Sayangnya, kalangan pengusaha memandang sebaliknya. Misalnya, Kalangan pengusaha yang tergabung dalam Himpunan Pengusaha Pribumi Indonesia (HIPPI) menganggap kenaikan tarif PPN menjadi 12% dilakukan pada saat daya beli masyarakat Indonesia tengah terpukul.
Ketua Dewan Pertimbangan HIPPI Suryani Sidik Motik mengatakan, ini terlihat dari kondisi maraknya tren hidup super hemat alias frugal living, yang membuat masyarakat enggan melakukan aktivitas konsumsi di luar kebutuhan pokok. Tercermin dari laju pertumbuhan konsumsi rumah tangga yang di bawah 5% sepanjang tahun ini.
Laju pertumbuhan konsumsi rumah tangga pada kuartal I-2024 hanya 4,91%, kuartal II 4,93%, dan kuartal III sebesar 4,91%. Akibatnya, ekonomi Indonesia secara tahunan hanya tumbuh 4,95% per kuartal III-2024, lebih rendah dari laju pertumbuhan per kuartal III-2023 sebesar 5,05%.
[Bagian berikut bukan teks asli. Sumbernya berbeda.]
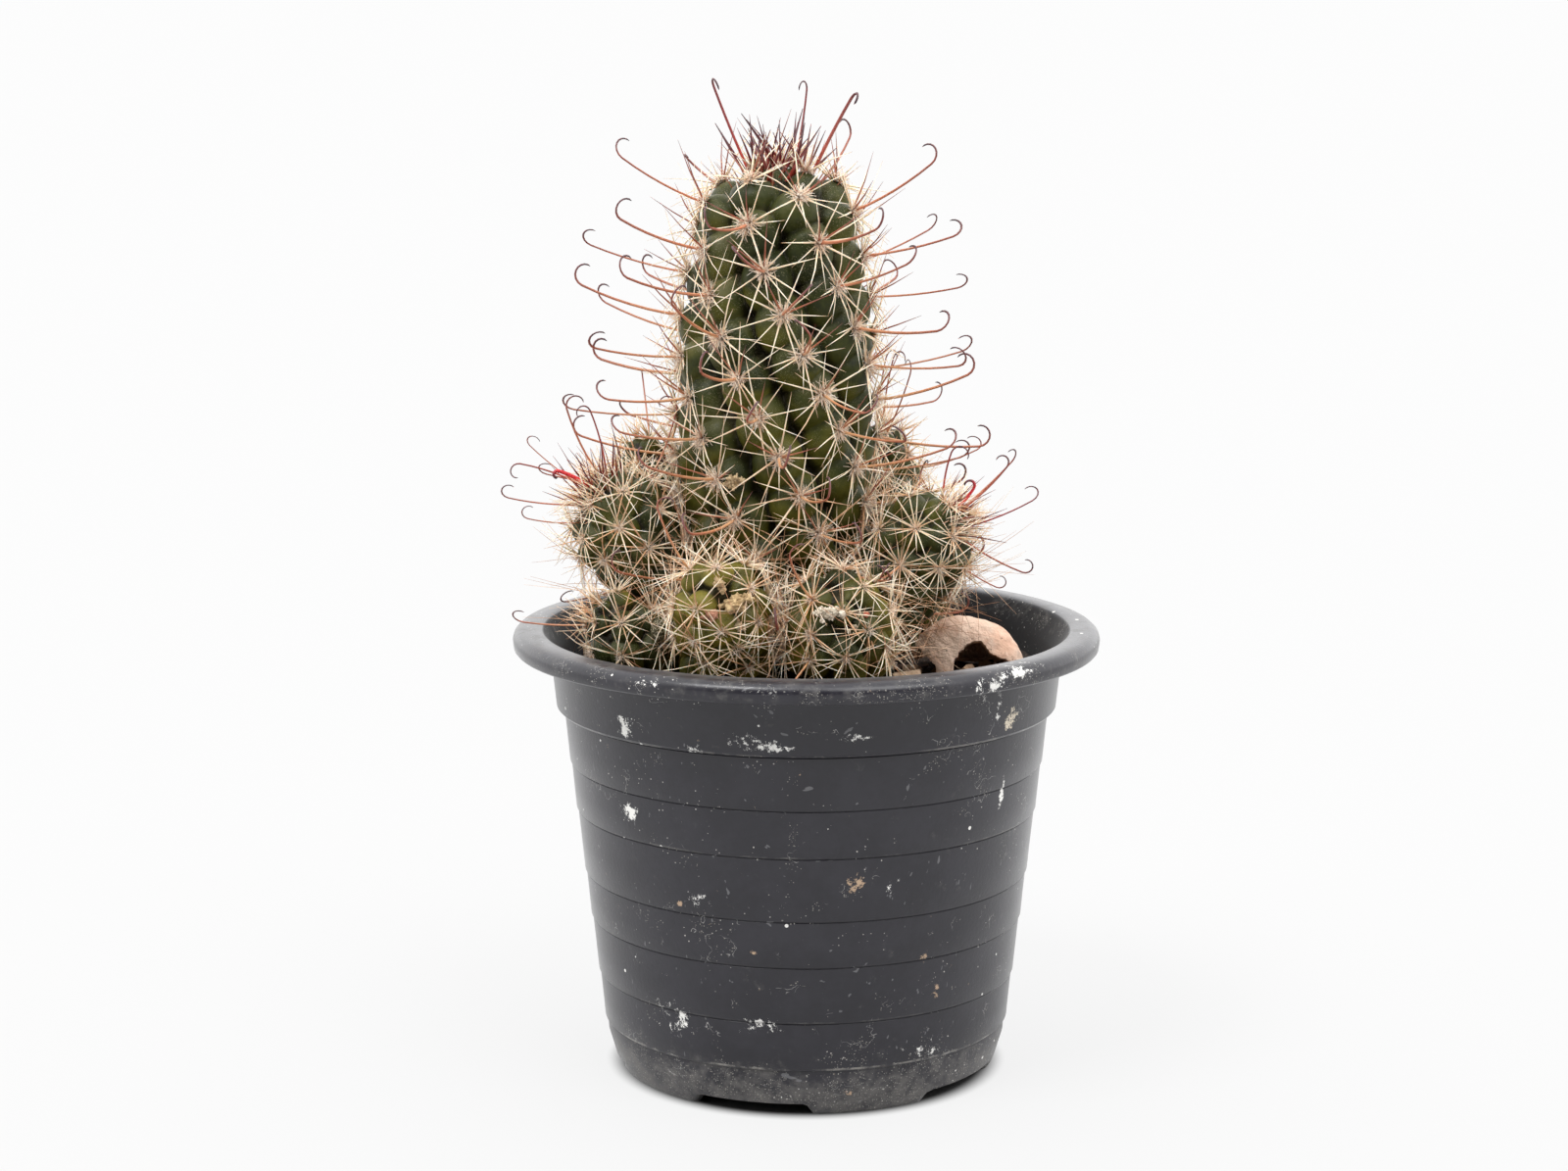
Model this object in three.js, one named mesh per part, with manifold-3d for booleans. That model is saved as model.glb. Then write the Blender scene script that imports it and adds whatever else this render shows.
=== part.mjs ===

“Nah ini kan harusnya dalam keadaan begini belanja sebanyak-banyaknya supaya ekonominya hangat lagi, dunia usaha tumbuh lagi dan kita baru bisa pajaknya naik, jangan sekarang,” ucap Suryani dalam program Closing Bell CNBC Indonesia, Senin (25/11/2024).
Suryani menganggap, ketika PPN naik menjadi 12% pada Januari 2025 sesuai amanat UU HPP, harga barang dan jasa yang diterima konsumen bisa naik hingga 10%. Sebab, mulai dari proses produksi sampai barang jadi maupun distribusi terkena PPN.
“Jadi bayangkan kalau misalnya satu produk dibuat dari bahan baku sampai dijual di ujungnya 12%, bahan bakunya, tambah minyaknya, tambah lain-lainnya itu kebayang sampai di ujung berapa persen jadinya, mungkin kenaikan hanya 1% tapi diujung produk akhir besar sekali bisa jadi sampai 10%,” ucapnya.
Ketika kenaikan terhadap harga barang dan jasa sudah tidak sanggup diserap oleh masyarakat, Suryani mengingatkan bahwa aktivitas usaha pasti akan jatuh karena tidak ada barang yang dibeli. Ujungnya adalah pemutusan hubungan kerja untuk efisiensi usaha, dan bahkan sampai gulung tikar alias bangkrut.
“Frugal living ini bukan lifestyle, ini karena enggak punya pilihan masyarakat, karena memang untuk bisa bertahan, dan kalau ini terjadi berarti spending di masyarakat tidak ada, jadi pasar itu sepi, kalau pasar sepi orang enggak akan berproduksi,” tegasnya.